> Required work:
Restate word for word the lines of the records below, starting at the line that contains "if empty is" and ending at the line that contains "bpy.data.objects.remove(obj)", with both of those lines included and nothing else.
#### Extracted entries ####
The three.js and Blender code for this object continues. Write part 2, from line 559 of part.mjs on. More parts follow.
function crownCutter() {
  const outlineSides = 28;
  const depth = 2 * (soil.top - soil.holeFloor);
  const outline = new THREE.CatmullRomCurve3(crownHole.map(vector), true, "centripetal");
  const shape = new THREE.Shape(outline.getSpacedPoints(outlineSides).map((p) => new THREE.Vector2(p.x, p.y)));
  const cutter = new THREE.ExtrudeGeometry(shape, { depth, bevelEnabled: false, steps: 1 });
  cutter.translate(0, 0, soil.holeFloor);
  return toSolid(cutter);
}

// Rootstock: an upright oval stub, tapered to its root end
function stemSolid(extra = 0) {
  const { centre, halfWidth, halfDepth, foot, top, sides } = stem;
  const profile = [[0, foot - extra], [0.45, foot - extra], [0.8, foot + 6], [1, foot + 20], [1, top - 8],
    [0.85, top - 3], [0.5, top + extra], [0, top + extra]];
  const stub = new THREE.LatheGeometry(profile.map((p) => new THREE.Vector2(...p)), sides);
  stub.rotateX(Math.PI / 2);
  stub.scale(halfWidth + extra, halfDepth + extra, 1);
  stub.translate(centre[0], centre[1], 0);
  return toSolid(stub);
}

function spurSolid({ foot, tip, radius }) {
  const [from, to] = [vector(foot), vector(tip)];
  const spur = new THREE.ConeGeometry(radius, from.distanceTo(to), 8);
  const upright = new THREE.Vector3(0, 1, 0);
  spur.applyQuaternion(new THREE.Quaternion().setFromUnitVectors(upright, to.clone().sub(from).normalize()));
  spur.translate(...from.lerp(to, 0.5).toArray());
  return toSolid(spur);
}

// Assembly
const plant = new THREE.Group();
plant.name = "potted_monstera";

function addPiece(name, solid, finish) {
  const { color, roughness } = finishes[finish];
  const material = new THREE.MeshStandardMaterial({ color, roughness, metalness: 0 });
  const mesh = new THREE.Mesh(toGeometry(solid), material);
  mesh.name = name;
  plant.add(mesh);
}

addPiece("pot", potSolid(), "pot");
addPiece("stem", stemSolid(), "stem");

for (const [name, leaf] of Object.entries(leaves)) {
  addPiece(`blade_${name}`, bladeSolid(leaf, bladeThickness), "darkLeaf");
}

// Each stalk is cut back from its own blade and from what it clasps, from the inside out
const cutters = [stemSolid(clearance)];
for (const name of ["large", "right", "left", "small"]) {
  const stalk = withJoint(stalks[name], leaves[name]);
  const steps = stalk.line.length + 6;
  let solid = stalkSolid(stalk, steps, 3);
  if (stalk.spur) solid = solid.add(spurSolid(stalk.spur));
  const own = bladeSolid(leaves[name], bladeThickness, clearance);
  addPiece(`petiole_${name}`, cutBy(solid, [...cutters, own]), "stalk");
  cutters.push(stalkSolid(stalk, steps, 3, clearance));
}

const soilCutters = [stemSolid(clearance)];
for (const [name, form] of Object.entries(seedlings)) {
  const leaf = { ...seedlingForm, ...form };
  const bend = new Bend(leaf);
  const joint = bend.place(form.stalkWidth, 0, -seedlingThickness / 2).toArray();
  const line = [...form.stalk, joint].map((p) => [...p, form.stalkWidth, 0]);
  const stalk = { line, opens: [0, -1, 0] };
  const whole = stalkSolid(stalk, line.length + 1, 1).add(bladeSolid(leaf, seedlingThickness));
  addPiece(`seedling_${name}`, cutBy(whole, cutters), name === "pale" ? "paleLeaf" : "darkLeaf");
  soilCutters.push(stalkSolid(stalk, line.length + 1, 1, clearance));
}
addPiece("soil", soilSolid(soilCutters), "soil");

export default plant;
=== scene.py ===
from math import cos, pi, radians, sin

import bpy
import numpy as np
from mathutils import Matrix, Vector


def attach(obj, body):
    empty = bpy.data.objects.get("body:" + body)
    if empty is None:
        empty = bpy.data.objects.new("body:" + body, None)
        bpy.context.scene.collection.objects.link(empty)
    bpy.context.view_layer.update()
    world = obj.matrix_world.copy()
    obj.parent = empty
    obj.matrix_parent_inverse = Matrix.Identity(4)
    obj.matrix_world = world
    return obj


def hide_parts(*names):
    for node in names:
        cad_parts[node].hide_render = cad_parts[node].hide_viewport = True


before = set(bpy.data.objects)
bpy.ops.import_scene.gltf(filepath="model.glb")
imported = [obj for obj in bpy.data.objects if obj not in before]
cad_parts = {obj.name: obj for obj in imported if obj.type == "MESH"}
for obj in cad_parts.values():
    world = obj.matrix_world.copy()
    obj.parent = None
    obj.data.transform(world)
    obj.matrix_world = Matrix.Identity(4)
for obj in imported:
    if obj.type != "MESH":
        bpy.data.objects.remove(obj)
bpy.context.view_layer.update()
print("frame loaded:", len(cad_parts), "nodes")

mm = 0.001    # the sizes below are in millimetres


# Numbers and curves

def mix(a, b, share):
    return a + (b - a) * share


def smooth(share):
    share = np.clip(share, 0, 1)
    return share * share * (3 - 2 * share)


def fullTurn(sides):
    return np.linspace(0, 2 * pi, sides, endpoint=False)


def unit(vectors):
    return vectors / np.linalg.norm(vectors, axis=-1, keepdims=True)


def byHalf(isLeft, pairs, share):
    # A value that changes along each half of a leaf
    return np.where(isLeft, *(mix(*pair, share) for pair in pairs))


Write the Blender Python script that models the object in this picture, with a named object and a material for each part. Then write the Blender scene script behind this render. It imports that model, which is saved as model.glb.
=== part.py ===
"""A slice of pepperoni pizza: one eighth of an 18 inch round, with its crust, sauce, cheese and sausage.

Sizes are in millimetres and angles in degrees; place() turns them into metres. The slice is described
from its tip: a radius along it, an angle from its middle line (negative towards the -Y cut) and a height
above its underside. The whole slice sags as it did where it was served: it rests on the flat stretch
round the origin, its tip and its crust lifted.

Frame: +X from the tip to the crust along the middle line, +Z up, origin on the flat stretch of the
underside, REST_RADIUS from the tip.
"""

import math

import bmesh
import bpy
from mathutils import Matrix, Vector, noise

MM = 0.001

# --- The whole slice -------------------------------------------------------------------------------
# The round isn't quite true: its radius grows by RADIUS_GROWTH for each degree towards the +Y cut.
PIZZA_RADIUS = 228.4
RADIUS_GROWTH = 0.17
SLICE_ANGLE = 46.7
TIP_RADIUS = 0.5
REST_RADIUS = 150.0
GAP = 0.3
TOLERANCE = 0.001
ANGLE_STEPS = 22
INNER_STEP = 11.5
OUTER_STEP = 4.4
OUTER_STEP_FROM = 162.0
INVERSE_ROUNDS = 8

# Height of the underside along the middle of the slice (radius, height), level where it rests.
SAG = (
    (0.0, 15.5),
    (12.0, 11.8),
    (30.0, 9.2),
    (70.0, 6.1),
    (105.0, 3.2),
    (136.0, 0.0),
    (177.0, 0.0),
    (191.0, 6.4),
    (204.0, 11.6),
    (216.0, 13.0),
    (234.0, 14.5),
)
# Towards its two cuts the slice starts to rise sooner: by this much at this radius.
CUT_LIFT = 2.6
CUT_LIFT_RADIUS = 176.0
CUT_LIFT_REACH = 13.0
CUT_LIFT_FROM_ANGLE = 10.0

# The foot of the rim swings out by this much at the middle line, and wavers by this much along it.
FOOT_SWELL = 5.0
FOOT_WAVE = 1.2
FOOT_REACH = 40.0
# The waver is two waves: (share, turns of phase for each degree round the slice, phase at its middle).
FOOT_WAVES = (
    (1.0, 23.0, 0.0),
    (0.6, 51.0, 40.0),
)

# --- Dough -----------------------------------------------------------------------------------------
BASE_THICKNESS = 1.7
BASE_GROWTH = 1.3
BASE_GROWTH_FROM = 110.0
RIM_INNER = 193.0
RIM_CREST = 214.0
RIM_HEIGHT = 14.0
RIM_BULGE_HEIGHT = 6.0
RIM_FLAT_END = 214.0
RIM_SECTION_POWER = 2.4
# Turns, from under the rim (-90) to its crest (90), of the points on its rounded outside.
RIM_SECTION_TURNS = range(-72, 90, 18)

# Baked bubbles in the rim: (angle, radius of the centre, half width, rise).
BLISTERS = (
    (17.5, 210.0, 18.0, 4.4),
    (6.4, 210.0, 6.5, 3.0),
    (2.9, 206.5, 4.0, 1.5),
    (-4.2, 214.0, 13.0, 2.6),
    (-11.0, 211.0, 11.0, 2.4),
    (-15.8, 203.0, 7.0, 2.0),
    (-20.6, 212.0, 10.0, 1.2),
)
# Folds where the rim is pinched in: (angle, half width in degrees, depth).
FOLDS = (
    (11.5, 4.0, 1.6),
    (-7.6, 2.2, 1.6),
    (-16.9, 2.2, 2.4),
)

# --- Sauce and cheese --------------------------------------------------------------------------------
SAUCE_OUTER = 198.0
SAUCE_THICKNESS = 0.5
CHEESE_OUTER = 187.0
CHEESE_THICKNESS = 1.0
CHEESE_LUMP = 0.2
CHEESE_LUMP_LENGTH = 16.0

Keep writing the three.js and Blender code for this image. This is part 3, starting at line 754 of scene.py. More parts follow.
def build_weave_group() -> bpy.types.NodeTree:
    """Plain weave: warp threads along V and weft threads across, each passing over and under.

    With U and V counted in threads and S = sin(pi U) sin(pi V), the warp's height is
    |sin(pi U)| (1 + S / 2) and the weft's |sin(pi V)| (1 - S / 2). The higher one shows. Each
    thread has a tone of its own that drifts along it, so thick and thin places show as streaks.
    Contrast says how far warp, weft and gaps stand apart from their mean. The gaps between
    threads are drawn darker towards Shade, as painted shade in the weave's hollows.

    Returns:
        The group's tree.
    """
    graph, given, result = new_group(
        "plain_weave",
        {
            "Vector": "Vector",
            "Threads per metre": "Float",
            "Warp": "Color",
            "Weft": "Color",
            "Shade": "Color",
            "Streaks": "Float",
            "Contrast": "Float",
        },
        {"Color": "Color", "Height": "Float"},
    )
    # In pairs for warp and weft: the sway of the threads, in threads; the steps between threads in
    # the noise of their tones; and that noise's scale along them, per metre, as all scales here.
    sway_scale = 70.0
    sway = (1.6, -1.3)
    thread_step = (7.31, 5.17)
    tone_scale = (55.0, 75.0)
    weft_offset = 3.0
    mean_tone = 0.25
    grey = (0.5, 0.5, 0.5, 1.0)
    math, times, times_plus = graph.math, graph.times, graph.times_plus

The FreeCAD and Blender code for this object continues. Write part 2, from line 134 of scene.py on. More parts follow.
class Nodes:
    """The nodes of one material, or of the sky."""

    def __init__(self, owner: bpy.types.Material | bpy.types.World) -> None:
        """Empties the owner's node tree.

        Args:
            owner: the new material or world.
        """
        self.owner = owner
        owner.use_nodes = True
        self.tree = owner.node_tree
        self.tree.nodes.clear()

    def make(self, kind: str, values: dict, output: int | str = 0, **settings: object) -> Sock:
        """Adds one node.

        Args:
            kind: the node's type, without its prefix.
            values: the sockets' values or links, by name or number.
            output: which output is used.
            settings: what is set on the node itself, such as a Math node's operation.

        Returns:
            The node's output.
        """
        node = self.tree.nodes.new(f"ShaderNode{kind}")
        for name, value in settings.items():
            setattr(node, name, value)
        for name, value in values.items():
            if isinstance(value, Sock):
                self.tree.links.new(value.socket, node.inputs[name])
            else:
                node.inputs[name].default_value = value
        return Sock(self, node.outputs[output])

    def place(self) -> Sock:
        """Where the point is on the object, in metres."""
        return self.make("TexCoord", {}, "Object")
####
> Solution for this exercise:
    if empty is None:
        empty = bpy.data.objects.new("body:" + body, None)
        bpy.context.scene.collection.objects.link(empty)
    bpy.context.view_layer.update()
    world = obj.matrix_world.copy()
    obj.parent = empty
    obj.matrix_parent_inverse = Matrix.Identity(4)
    obj.matrix_world = world
    return obj


def hide_parts(*names):
    for node in names:
        cad_parts[node].hide_render = cad_parts[node].hide_viewport = True


before = set(bpy.data.objects)
bpy.ops.import_scene.gltf(filepath="model.glb")
imported = [obj for obj in bpy.data.objects if obj not in before]
cad_parts = {obj.name: obj for obj in imported if obj.type == "MESH"}
for obj in cad_parts.values():
    world = obj.matrix_world.copy()
    obj.parent = None
    obj.data.transform(world)
    obj.matrix_world = Matrix.Identity(4)
for obj in imported:
    if obj.type != "MESH":
        bpy.data.objects.remove(obj)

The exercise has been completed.